The U.S. is also not alone in focusing most of the protections of its surveillance laws internally. Such focus is also a feature of the surveillance laws and practices in democratic countries around the world, most of which take a highly territorial view of their human rights obligations and are unlikely to willingly give them extraterritorial application.
There is an urgent conversation to be had in the U.S and beyond about the implications of cross-border surveillance. Given the globalization of information society services, we now must assume that the data pertaining to the citizens of one country will flow through the infrastructure of another and be subject to collection and use for national security purposes. Surveillance standards must be strengthened everywhere to ensure that robust judicial oversight and that principles of specificity, necessity, proportionality, data minimization, use limitation and redress for misuse are the norm. In a globally networked world, legal standards must also recognize the human rights implications of cross-border surveillance and set out a way forward to protect the rights of people beyond state borders. There is ambiguity about whether our largely territorial human rights paradigm is adequate to meet the challenge.
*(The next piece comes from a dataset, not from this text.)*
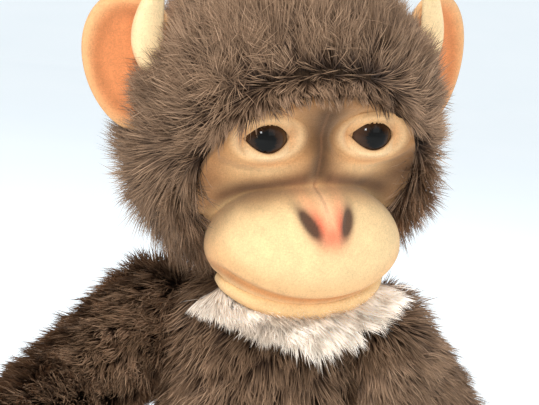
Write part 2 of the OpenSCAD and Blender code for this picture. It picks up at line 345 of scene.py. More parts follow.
def mohair(name, root, mid, tip, spread):
    """Pile: colour runs from root to tip, and each hair has its own shade from its pattern map. The
    near-black root end is painted shade deep in the pile.
    """
    m = Material(name)
    uv = m.node("ShaderNodeUVMap", {"uv_map": "OFBake"}, 0)
    shade = m.node("ShaderNodeSeparateXYZ", {}, "X", uv)
    along = m.node("ShaderNodeSeparateXYZ", {}, "Y", uv)
    # dark root colour: painted shade deep in the pile, for the brown and the white pile
    colour = m.ramp(along, (0.0, root), (0.42, mid), (0.8, tip), (1.0, tip))
    warm = m.ramp(shade, (0.0, (0.62, 0.5, 0.4)), (0.45, (1, 0.93, 0.84)), (1.0, (1.5, 1.5, 1.5)))
    colour = m.mix(1.0, colour, warm, "MULTIPLY")
    colour = m.tint(colour, shade * spread + (1 - spread * 0.5))
    return m.set(Base_Color=colour, Roughness=0.62, Specular_IOR_Level=0.35)


def cloth_under_pile(name, low, high):
    """Woven backing and the roots of the pile: dark as painted shade under the hairs, streaked and rough.
    """
    m = Material(name)
    at = m.place()
    streak = m.noise(m.stretched(at, (1, 1, 0.35)), 900, 4)
    blotch = m.noise(at, 60, 3)
    colour = m.ramp(streak * 0.7 + blotch * 0.3, (0.3, low), (0.7, high))
    return m.set(Base_Color=colour, Roughness=0.95, Specular_IOR_Level=0.1,
                 Normal=m.bump(streak, 0.9, 0.002))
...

That is why the call to PCLOB to speak to the rights of non-Americans is so important. PCLOB has a simple mission: to make sure privacy and civil liberties are at the table as new security measures to protect the nation are considered. It has boldly taken on the NSA surveillance program as its first task, but it is too soon to know whether it has the muscle or the will power to push meaningful reforms. It has an opportunity to show global leadership by heeding the call to make concrete recommendations about the rights of non-U.S. persons that can frame the global discussion about surveillance and human rights going forward. Add your name to the letter and tell PCLOB to seize the opportunity.